Reputation: 1073
I created a simple function to determine the difference between 2 variables in a dataframe
detYearDisc <- function(x,y)
{
if (x < y)
return("L")
if (x > y)
return("G")
if (x == y)
return("N")
}
The dataframe df can contain NA on x or y or both . When I run the mapply function
df$DiscInd = mapply(detYearDisc, df$X,df$Y)

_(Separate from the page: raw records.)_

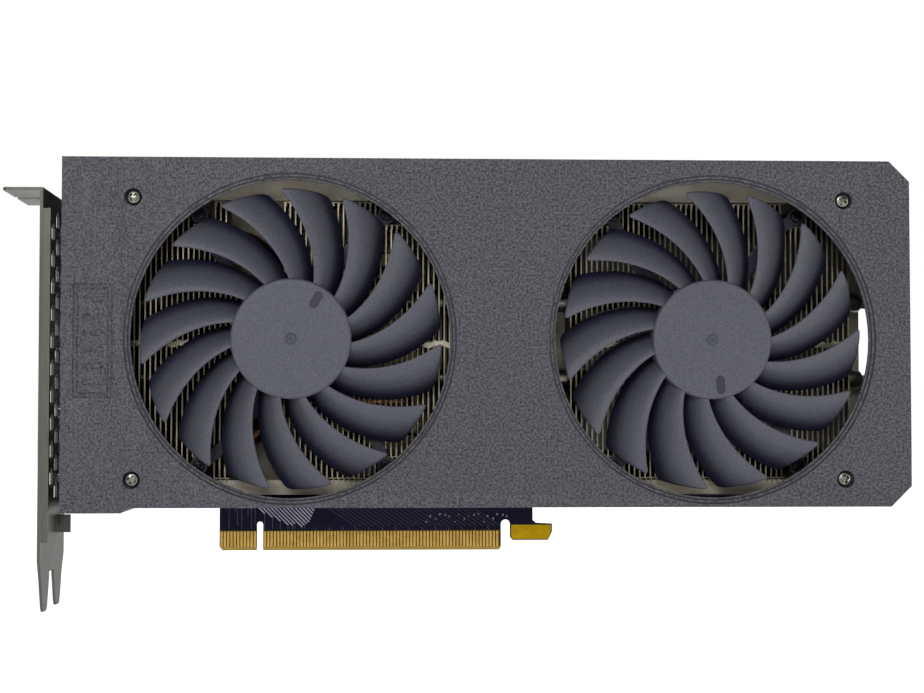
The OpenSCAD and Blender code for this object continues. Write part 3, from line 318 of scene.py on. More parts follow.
def bare_laminate(name, colour):
    """Ground edge of the board: resin with cut glass bundles in it."""
    made = Finish(name, 0.55)
    bundles = made.noise(0.35 * MM, 3.0, (0.2, 1, 1))
    base = made.mix(made.spread(bundles, 0.0, 1.0, 0.3, 0.7), scaled(colour, 0.75), scaled(colour, 1.15))
    return made.finished(base, made.spread(bundles, 0.45, 0.65), (bundles, 0.01 * MM))


def chip_body(name, colour, roughness=0.48, grain=0.2 * MM):
    """Filled epoxy or ferrite with a fine sparkle."""
    made = Finish(name, roughness)
    fine = made.noise(grain, 3.0)
    smear = made.noise(4 * MM, 3.0)
    base = made.mix(made.spread(fine, 0.0, 1.0, 0.3, 0.7), scaled(colour, 0.75), scaled(colour, 1.3))
    base = made.mix(made.spread(smear, 0.0, 0.3), base, scaled(colour, 1.5))
    return made.finished(base, made.spread(smear, roughness - 0.1, roughness + 0.1), (fine, 0.012 * MM))


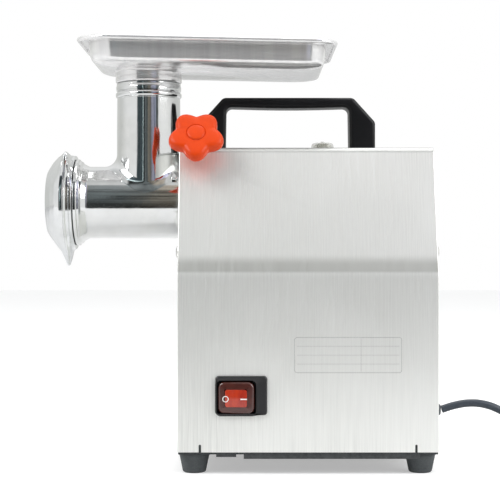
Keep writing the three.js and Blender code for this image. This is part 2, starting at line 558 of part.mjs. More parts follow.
function makeHead() {
  const h = HEAD;
  const line = frame(grinder, 0, 0, AXIS_Z);
  const up = h.neckTop - AXIS_Z;
  const barrel = turned("x", [
    [h.mouth, 0], [h.mouth, h.thread], [h.flange0, h.thread], [h.flange0, h.flange],
    [h.flange1, h.flange], [h.taper, h.radius], [h.rear, h.radius], [h.rear, 0],
  ], FINE);
  const neck = turned("z", [
    [0, 0], [0, h.neckRadius], [28, h.neckRadius + 0.9], [38, h.neckRadius],
    [up - 12, h.neckRadius], [up - 10.5, h.neckRadius + 0.6], [up - 8, h.neckRadius],
    [up, h.neckRadius - 0.3], [up, 0],
  ], FINE).translate(h.neckX, 0, 0);
  const lug = box(-54, -48.2, -3, 3, 28, 34).rotateX(rad(50));
  const body = cut(join(barrel, neck, lug),
    rod("x", h.mouth + 1, h.backWall, h.bore, FINE),
    rod("x", h.mouth - 1, h.mouth + 3, PLATE.radius + GAP, FINE),
    rod("x", h.backWall - 1, h.rear + 1, 11 + GAP, MEDIUM),
    rod("z", 0, up + 1, h.neckBore, FINE).translate(h.neckX, 0, 0),
    rod("x", h.mouth - 1, h.mouth + 9, 1.5 + GAP, SMALL).translate(0, 0, 31.6),
  );
  place(line, "head_barrel", body, FINISH.castAluminium);
  place(line, "plate_pin", rod("x", h.mouth - 2, h.mouth + 8.5, 1.5, SMALL), FINISH.gearSteel)
    .position.z = 31.6;
  place(line, "auger_washer", tube("x", AUGER.rear + GAP, h.backWall - GAP, 20, 11 + GAP, MEDIUM),
    FINISH.whitePlastic);

  const half = AUGER.square / 2;
  const auger = join(augerScrew(),
    rod("x", PLATE.x0 + 1, AUGER.front + 1, AUGER.pin, SMALL),
    box(KNIFE.x0 - 0.2, AUGER.front + 1, -half, half, -half, half),
    rod("x", AUGER.rear - 2.5, AUGER.rear, 18, MEDIUM),
    rod("x", AUGER.rear - 1, h.rear - 0.5, 11, MEDIUM),
    box(h.rear - 1, h.rear + 12, -half, half, -half, half));
  place(line, "auger", auger, FINISH.roughCasting);

  const blade = rounded([[-4, 7, 0], [4.5, 7, 0], [3.2, KNIFE.radius, 1], [-2.6, KNIFE.radius, 1]], 2);
  const blades = [0, 1, 2, 3].map((i) => prismX(blade, KNIFE.x0, KNIFE.x1).rotateX((i * Math.PI) / 2));
  const seat = half + GAP;
  place(line, "cutting_knife",
    cut(join(rod("x", KNIFE.x0, KNIFE.x1, 11, COARSE), ...blades),
      box(KNIFE.x0 - 1, KNIFE.x1 + 1, -seat, seat, -seat, seat)), FINISH.gearSteel);

  const holes = PLATE.holes.flatMap(([count, radius]) => Array.from({ length: count }, (_, i) =>
    rod("x", PLATE.x0 - 1, PLATE.x1 + 1, PLATE.hole, 6)
      .translate(0, 0, radius).rotateX(((i + 0.5) * 2 * Math.PI) / count)));
  place(line, "hole_plate",
    cut(rod("x", PLATE.x0, PLATE.x1, PLATE.radius, FINE),
      rod("x", PLATE.x0 - 1, PLATE.x1 + 1, AUGER.pin + 2 * GAP, SMALL),
      rod("x", PLATE.x0 - 1, PLATE.x1 + 1, 2, SMALL).translate(0, 0, 31.6), ...holes),
    FINISH.polishedSteel);

  // The nut's three finger lobes: one hangs down and one stands up on the near side.
  const lobed = polar((angle) => {
    const near = Math.cos(3 * (angle + rad(NUT.lobeTurn)));
    return NUT.body + (NUT.lobe - NUT.body) * Math.max(0, near) ** 1.6;
  }, 36);
  const shell = turned("x", [
    [NUT.rear, h.thread + 2 * GAP], [NUT.rear, 40.7], [-143, 40.7], [-145, 42.3], [-147.5, 42.4],
    [-152.3, 39.6], [-156.6, 35], [-160.2, 29.5], [-161.6, 27], [-161.6, 25],
    [-160, NUT.opening], [PLATE.x0 - GAP, NUT.opening], [PLATE.x0 - GAP, NUT.pocket],
    [h.mouth - GAP, NUT.pocket], [h.mouth - GAP, h.thread + 2 * GAP],
  ], FINE);
  place(line, "ring_nut",
    join(shell, cut(prismX(lobed, NUT.lobe0, NUT.lobe1), rod("x", -155, -135, 39, FINE))),
    FINISH.polishedSteel);
}

// ---------------------------------------------------------------- feed tray

// A solid with the tray's rounded outline at levels [z, inset, inset at the head's end]. The
// levels fall towards the rear by the tray's slope.
function trayBlock(levels) {
  const t = TRAY;
  const outline = rounded([
    [-t.ahead, -t.half, t.headCorner], [t.behind, -t.half, t.rearCorner],
    [t.behind, t.half, t.rearCorner], [-t.ahead, t.half, t.headCorner],
  ], 3);
  const block = new THREE.ExtrudeGeometry(new THREE.Shape(outline), {
    depth: 1, steps: levels.length - 1, bevelEnabled: false,
  });
  const middle = (t.behind - t.ahead) / 2;
  const halfLength = (t.behind + t.ahead) / 2;
  const corners = block.attributes.position;
  for (let i = 0; i < corners.count; i += 1) {
    const [z, inset, nose = inset] = levels[Math.round(corners.getZ(i) * (levels.length - 1))];
    const reach = corners.getX(i) - middle;
    const x = middle + reach * (1 - (reach < 0 ? nose : inset) / halfLength);
    corners.setXYZ(i, x, corners.getY(i) * (1 - inset / t.half), z - x * t.slope);
  }
  return block;
}

function makeTray() {
  const t = TRAY;
  const group = frame(grinder, HEAD.neckX, 0, 0);
  const wall = [
    [t.bottom, 28, 29], [t.bottom + 1.6, 17.5, 18.8], [t.bottom + 3.2, 12.8, 14.4],
    [t.bottom + 6, 10.8, 11.5], [t.bottom + 11, 10.2, 10.1],
  ];
  const outer = trayBlock([...wall, [t.rim - t.sheet, t.flange]]);
  const flange = trayBlock([[t.rim - t.lip, 0], [t.rim, 0.3]]);
  const underFlange = trayBlock([[t.rim - t.lip - 1, t.sheet], [t.rim - t.sheet, t.sheet]]);
  const step = 0.9 * t.sheet;
  const lifted = wall.map(([z, inset, nose]) => [z + t.sheet, inset + step, nose + step]);
  const inner = trayBlock([...lifted, [t.rim + 1, t.flange + t.sheet]]);
  const seat = HEAD.neckTop + GAP;
  const spout = turned("z", [
    [t.insertEnd, 0], [t.insertEnd, t.insert], [seat, t.insert], [seat, t.spout - 1],
    [seat + 1, t.spout], [t.bottom + 1, t.spout], [t.bottom + 1, 0],
  ], FINE);
  const shell = cut(join(cut(flange, underFlange), outer, spout), inner,
    rod("z", t.insertEnd - 1, t.bottom + 5, t.spoutBore, FINE));
  place(group, "feed_tray", shell, FINISH.polishedSteel);
}

// ---------------------------------------------------------------- clamp screw

function makeClamp() {
  const group = frame(grinder, CLAMP.x, 0, AXIS_Z);
  group.rotation.x = rad(90 - CLAMP.elevation);
  const bore = CLAMP.stud + GAP;
  place(group, "clamp_washer", tube("z", CLAMP.washer, CLAMP.washer + 1.6, 8, bore, COARSE),
    FINISH.gearSteel);
  place(group, "clamp_stud", rod("z", CLAMP.tip, 97, CLAMP.stud, COARSE), FINISH.gearSteel);
  // One lobe points straight down the slope of the knob's face.
  const star = polar((angle) => {
    const lobe = (1 + Math.cos(KNOB.lobes * (angle + Math.PI / 2))) / 2;
    return KNOB.waist + (KNOB.tip - KNOB.waist) * lobe ** 0.8;
  }, 40);
  const knob = join(
    prismZ(star, KNOB.back, KNOB.front),
    turned("z", [
      [CLAMP.hub, 0], [CLAMP.hub, KNOB.hub - 1], [KNOB.back + 1, KNOB.hub],
      [KNOB.front - 1, KNOB.hub], [KNOB.boss - 1.5, 7.6], [KNOB.boss, 6], [KNOB.boss, 0],
    ]));
  place(group, "clamp_knob", cut(knob, rod("z", CLAMP.hub - 1, 97 + GAP, bore, COARSE)),
    FINISH.orangePlastic);
}

// ---------------------------------------------------------------- mains cord

function cordTube(points) {
  const path = new THREE.CatmullRomCurve3(points.map(([x, y, z]) => new THREE.Vector3(x, y, z)));
  const round = polar(() => CORD.radius, 8);
  const steps = Math.max(2, Math.round(path.getLength() / (5 * CORD.radius)));
  return new THREE.ExtrudeGeometry(new THREE.Shape(round), { steps, extrudePath: path });
}

function makeCord() {
  const relief = turned("x", [
    [150, 0], [150, 9], [CASE.rear - CASE.sheet - 2 * GAP, 9], [CASE.rear - CASE.sheet - 2 * GAP, 7],
    [CASE.rear, 7], [CASE.rear, 9.5], [CASE.rear + 4, 8.6], [CORD.reliefEnd, 4.8],
    [CORD.reliefEnd, 0],
  ], COARSE);
  place(grinder, "strain_relief", relief, FINISH.blackPlastic)
    .position.set(0, CORD.exitY, CORD.exitZ);
  place(grinder, "cord", cordTube(CORD_ROUTE), FINISH.cordBlue);
  place(grinder, "cord_coil", tube("z", 0.1, COIL.height, COIL.outer, COIL.inner, FINE),
    FINISH.cordBlue).position.set(COIL.x, COIL.y, 0);

  // The tail leaves the coil along its tangent and runs into the plug.
  const angle = rad(TAIL.angle);
  const leave = point(COIL.x, COIL.y).add(point(TAIL.radius, 0).rotateAround(point(0, 0), angle));
  const heading = angle - Math.PI / 2;
  const along = (distance) => {
    const spot = point(distance, 0).rotateAround(point(0, 0), heading).add(leave);
    return [spot.x, spot.y, TAIL.z];
  };
  place(grinder, "cord_tail", cordTube([TAIL.start, (TAIL.start + TAIL.end) / 2, TAIL.end].map(along)),
    FINISH.cordBlue);
  const plug = frame(grinder, ...along(TAIL.end + GAP));
  plug.rotation.z = heading;
  const face = PLUG.sleeve + PLUG.body;
  const pinAt = (side, from, to, radius) => rod("x", from, to, radius, SMALL)
    .translate(0, side * PLUG.pinSpacing, 0);
  const shell = turned("x", [
    [0, 0], [0, 5], [PLUG.sleeve, 7], [PLUG.sleeve + 6, PLUG.radius - 2],
    [PLUG.sleeve + 11, PLUG.radius], [face, PLUG.radius], [face, 0],
  ]);
  place(plug, "plug_body",
    cut(shell, ...[-1, 1].map((side) => pinAt(side, face - 8, face + 1, PLUG.pin + GAP))),
    FINISH.blackPlastic);
  for (const [name, side] of [["plug_pin_left", 1], ["plug_pin_right", -1]]) {
    place(plug, name, pinAt(side, face - 8 + GAP, face + PLUG.pinLength, PLUG.pin), FINISH.nickel);
  }
}

makeCasing();
makeBase();
makeHandle();
makeSwitch();
makeReset();
makeGearbox();
makeMotor();
makeHead();
makeTray();
makeClamp();
makeCord();

export default grinder;
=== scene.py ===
import json
import math

import bmesh
import bpy
from mathutils import Matrix, Vector


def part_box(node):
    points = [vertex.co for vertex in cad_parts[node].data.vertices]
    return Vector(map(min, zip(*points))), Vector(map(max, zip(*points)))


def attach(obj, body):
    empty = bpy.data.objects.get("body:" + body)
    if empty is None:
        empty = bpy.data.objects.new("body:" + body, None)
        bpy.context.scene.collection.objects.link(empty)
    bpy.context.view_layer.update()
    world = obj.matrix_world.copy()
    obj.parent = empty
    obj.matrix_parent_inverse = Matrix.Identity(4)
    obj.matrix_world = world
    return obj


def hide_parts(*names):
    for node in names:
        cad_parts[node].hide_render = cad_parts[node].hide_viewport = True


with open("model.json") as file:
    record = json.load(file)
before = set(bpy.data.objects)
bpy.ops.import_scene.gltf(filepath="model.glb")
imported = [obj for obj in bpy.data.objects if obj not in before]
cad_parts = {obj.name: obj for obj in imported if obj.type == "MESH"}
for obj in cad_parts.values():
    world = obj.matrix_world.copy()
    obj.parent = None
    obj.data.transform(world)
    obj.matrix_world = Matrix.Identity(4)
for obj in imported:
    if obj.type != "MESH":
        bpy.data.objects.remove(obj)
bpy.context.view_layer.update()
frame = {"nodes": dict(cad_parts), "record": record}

MM = 0.001
TURN = 2 * math.pi
NODES = frame["nodes"]
SLOTS = {row["node"]: row["material_slot"] for row in frame["record"]["subparts"]}
AXIS_Z = sum(p.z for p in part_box("auger_washer")) / 2 / MM
PAINT = {}


def limits(node):
    """A CAD node's lowest and highest corners, in mm."""
    return [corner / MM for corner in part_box(node)]


CASE_LOW, CASE_HIGH = limits("casing_shell")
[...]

I get the following error:
Error in if (x < y) return("L") : missing value where TRUE/FALSE needed
Is this because I got NA on x or y value??
Upvotes: 0
Views: 427
Reputation: 12937
Yes, the reason is that either of them has NA
value. See the followings:
mapply(detYearDisc, 1,2)
#[1] "L"
mapply(detYearDisc, 2,2)
#[1] "N"
mapply(detYearDisc, 2,1)
#[1] "G"
mapply(detYearDisc, 2,NA)
#Error in if (x < y) return("L") : missing value where TRUE/FALSE needed
To handle it, you can add the following as the first line in your function:
if (is.na(x) | is.na(y))
return("Not a number!")
However, you can achieve the same with this simple ifelse
in a vectorized manner:
ifelse(df$x>df$y, "G", ifelse(df$x<df$y, "L", "N"))
In case of NA
, it will return NA
. E.g. for:
df
x y
1 1 5
2 3 0
3 5 1
4 NA 4
Will give you:
[1] "L" "G" "G" NA
Alternatively, thanks to @alistaire for pointing out case_when
from the dplyr
package, you could also do:
f <- function(x,y){
case_when(
(is.na(x) | is.na(y)) ~ "NA",
x>y ~ "G",
x<y ~ "L",
TRUE ~ "N"
)}
So, you would get the same result by calling the function f(df$x, df$y)
.
Upvotes: 2